Jenna always tried to see the best in Matty, even when he'd pretend he didn't know her at school because she was uncool; I made excuses for why he dumped me in an unforgivable time of need. I wish I could say that was the only time, but there were many guys I allowed to give me less than I deserved or string me along. I ached for Jenna when she followed an infatuation for Colin, losing what she had finally gained with Matty because I knew what it was like to be in that web, but also to spend time chasing happiness only to get it and realize it wasn't what you wanted. Again with that bad timing.
Like Jenna, I (in my youth! Not anymore...) was a magnet for drama, whether it was guys or friends. I was awkward and anti-social in high school, then bloomed somewhere in college when I became more serious about my flatiron and got over a somewhat rational fear of blinding myself with eyeliner. Having conquered that, I found a new self, along with increasingly shorter skirts. Jenna ditched the side-braid, and for me, it was going out on Fridays sophomore year. Once you hit your stride and "get pretty", the rest seems to fall into place, until you lose yourself in the process. Jenna lost her friends for periods as she tried to increase her popularity and become someone else. Although I didn't have a drug use phase like she did, I definitely have spots on my transcript where you could see my social life had replaced schoolwork, which was the reason I was at college in the first place.
Losing yourself happens so slowly, you don't always notice until your friends throw an intervention for you. Jenna got one. I just had annoyed housemates telling me to take my stilettos off when I fell through the door at 2 AM, rather than clomp across the wood floors and up the stairs. Also to grow up; I got that a lot. That's a problem with wanting attention. I know it's one of my flaws and that's why I cringed when Jenna would do stupid things trying to get Matty's attention and to prove she was cool enough to be seen with him. I had been there, despite being a few years older. Chasing approval is even more dangerous than chasing happiness because you'll never find it externally. That never stopped either of us, but at some point you do grow up and leave that phase of your life.

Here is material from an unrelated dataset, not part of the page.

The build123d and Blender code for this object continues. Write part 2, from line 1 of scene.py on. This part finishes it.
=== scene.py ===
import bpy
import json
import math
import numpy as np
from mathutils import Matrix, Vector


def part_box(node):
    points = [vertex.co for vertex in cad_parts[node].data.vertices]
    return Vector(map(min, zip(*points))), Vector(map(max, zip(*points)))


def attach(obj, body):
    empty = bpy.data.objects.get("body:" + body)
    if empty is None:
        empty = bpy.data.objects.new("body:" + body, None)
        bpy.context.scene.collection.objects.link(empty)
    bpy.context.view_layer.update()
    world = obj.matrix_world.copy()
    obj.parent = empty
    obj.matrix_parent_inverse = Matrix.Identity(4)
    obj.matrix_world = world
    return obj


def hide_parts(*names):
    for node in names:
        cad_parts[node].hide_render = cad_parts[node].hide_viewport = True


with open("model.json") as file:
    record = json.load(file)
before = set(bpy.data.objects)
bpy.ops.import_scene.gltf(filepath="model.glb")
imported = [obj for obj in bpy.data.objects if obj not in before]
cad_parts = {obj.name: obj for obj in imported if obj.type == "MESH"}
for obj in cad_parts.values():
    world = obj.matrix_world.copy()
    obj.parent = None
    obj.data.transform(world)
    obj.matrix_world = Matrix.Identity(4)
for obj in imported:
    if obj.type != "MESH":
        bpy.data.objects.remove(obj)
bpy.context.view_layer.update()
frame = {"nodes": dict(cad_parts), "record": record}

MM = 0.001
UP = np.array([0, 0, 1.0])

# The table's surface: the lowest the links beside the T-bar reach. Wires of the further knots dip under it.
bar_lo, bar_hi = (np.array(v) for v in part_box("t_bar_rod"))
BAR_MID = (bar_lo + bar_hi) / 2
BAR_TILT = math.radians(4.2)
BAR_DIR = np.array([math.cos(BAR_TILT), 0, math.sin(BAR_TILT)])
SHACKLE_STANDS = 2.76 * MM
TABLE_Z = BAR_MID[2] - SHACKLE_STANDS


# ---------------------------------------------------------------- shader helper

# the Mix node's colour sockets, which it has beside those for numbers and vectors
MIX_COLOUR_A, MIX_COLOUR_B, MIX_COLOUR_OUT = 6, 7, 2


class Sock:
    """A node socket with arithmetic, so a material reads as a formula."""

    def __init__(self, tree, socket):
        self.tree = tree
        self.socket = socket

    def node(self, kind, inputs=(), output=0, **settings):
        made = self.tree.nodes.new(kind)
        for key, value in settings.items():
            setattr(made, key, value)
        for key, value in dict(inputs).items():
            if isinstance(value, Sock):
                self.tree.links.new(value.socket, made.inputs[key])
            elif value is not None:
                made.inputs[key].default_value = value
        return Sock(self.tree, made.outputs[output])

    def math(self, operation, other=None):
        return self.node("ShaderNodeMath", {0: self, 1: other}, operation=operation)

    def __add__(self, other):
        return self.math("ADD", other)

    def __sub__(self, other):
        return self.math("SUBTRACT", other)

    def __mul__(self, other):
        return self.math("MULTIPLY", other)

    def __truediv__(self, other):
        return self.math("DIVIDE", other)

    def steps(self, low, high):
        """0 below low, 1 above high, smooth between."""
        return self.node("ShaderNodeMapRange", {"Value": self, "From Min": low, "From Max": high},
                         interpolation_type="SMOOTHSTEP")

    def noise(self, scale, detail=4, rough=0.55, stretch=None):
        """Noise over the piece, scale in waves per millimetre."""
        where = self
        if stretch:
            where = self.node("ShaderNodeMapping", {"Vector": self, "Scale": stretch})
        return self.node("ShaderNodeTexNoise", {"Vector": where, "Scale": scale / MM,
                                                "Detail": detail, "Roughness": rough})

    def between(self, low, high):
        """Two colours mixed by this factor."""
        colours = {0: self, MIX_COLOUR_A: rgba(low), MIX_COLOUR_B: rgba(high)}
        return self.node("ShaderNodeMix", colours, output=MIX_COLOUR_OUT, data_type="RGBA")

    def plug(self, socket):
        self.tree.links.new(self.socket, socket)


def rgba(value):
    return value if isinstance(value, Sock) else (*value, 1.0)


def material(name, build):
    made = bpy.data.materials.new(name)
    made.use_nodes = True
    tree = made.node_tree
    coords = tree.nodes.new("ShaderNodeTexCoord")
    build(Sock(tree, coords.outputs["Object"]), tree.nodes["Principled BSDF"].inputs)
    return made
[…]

I had been there with wonderful guys like Luke, who saw her potential and treated her with respect, but she couldn't get her head in the game enough to hold it together and eventually lost the relationship due to lack of commitment. I had been there with the drama and fights that accompany guys like Matty who ended up dating crazy Eva; Jenna tried to break them up, for good reason, but caused a rift in her friendship with her ex. I've tried to stay friends with guys I used to date and it normally ends in a mutual dislike because we couldn't go back to being just friends or I said their new girlfriend was some variant of dreadful. After all, good friends are always honest and sometimes meddling. Worst of all, I lusted over the Colins, ignoring the billowing red flags and trying to turn it into a relationship when they're nothing but wisps of smoke and cackling bad boys. That's part of the growing up process though. You have to make mistakes, make yourself cry, and hurt other people.

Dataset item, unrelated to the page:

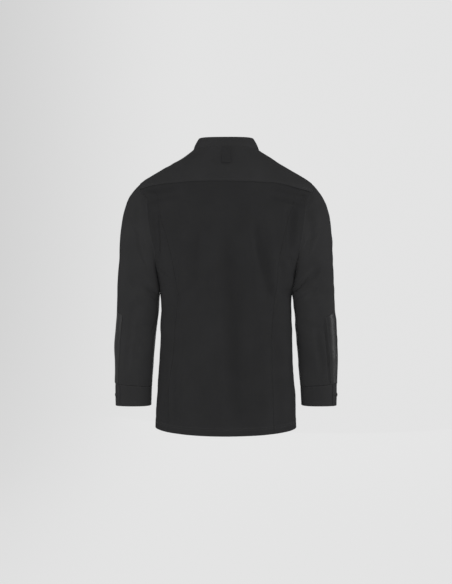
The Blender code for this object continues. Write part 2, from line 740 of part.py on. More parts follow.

Eventually you'll find the way. I was so excited for the final season where Jenna goes to college. I knew her relationship with Matty would crash and burn and I wasn't disappointed. That argument was brutal. Actually, the whole weekend they spent together at her college was brutal. That's a fact of life right there. Where you have to accept either your significant other or some of your friends really don't understand or get along with your other friends. It's not necessarily a bad thing. It means you're multifaceted and maybe those groups shouldn't meet.
Jenna didn't understand prior to leaving that she was going to change, her friends back home were going to change, and sometimes the end result of your past isn't conducive to your future changes. I remember coming back home to my then best friend on breaks and feeling some level of difference. It wasn't as noticeable during the summer when we spent more time together but both of us became different people at our schools and like Jenna and Tamara, our texts became sparser and neither of us bothered to say anything about it until finally, we just disappeared from each others' lives.

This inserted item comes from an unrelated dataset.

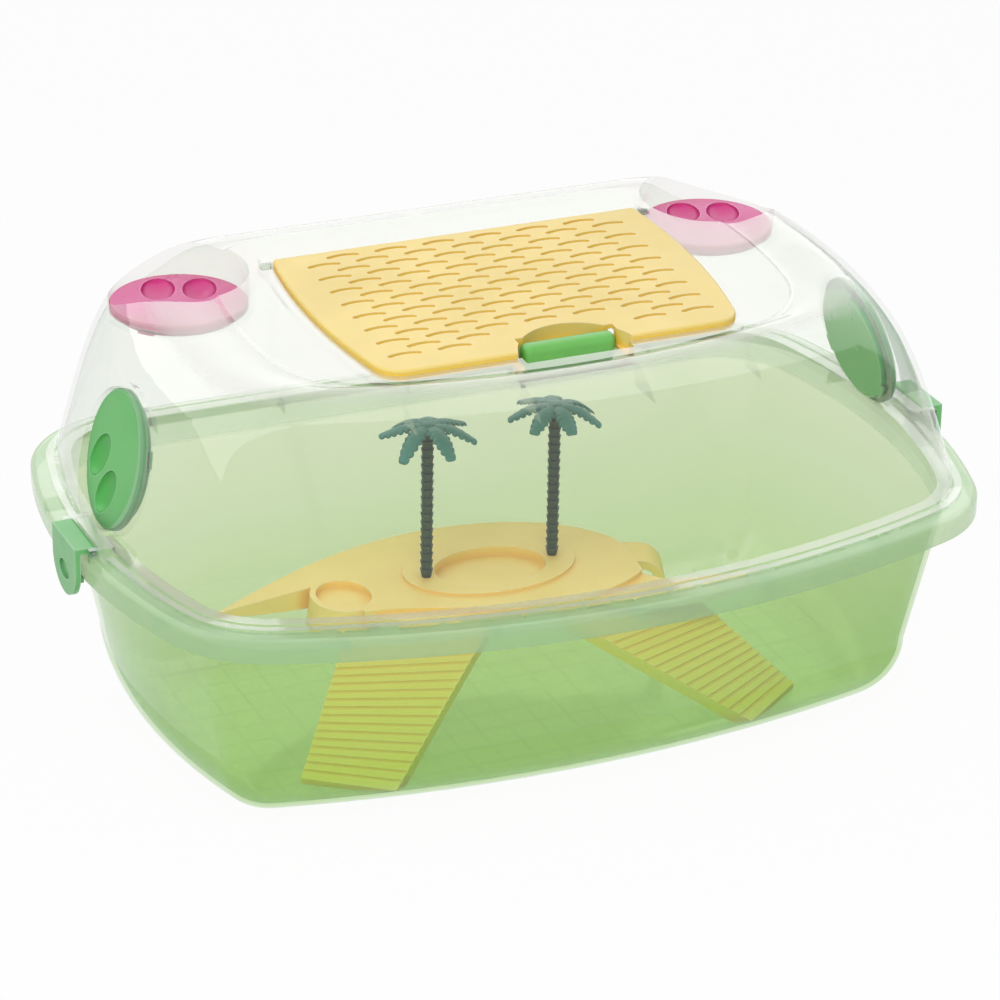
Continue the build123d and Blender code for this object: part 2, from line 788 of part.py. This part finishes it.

It wasn't even painful because we didn't fight it. We didn't try to force ourselves into our old lives and personalities the way Jenna demanded Tamara back out of plans with Sadie or inviting herself to their parties when she knew she wouldn't enjoy the activities. We just accepted that season was over and moved on with our lives, a cleaner break than most relationships or finales.
I was so proud of the changes Jenna made while at Wyckoff because she had started to grow forward and while that process includes the occasional backslide, she was finally starting to explore her passions and talents in a forgiving environment, unafraid of what others would think of her for wanting to write rather than shotgun beers, like Matty and his replacement girlfriend. She couldn't become the true Jenna Hamilton until walking out on side-braided, stumbling-worded Jenna Hamilton just as we can't change if our environment doesn't. The ending of "Awkward" helped me close a chapter in my life and realize how far I had moved forward from her age. I watched Jenna wade through her first summer home and an internship for IdeaBin, just in time for the heat to hit here and my new beginning with Odyssey.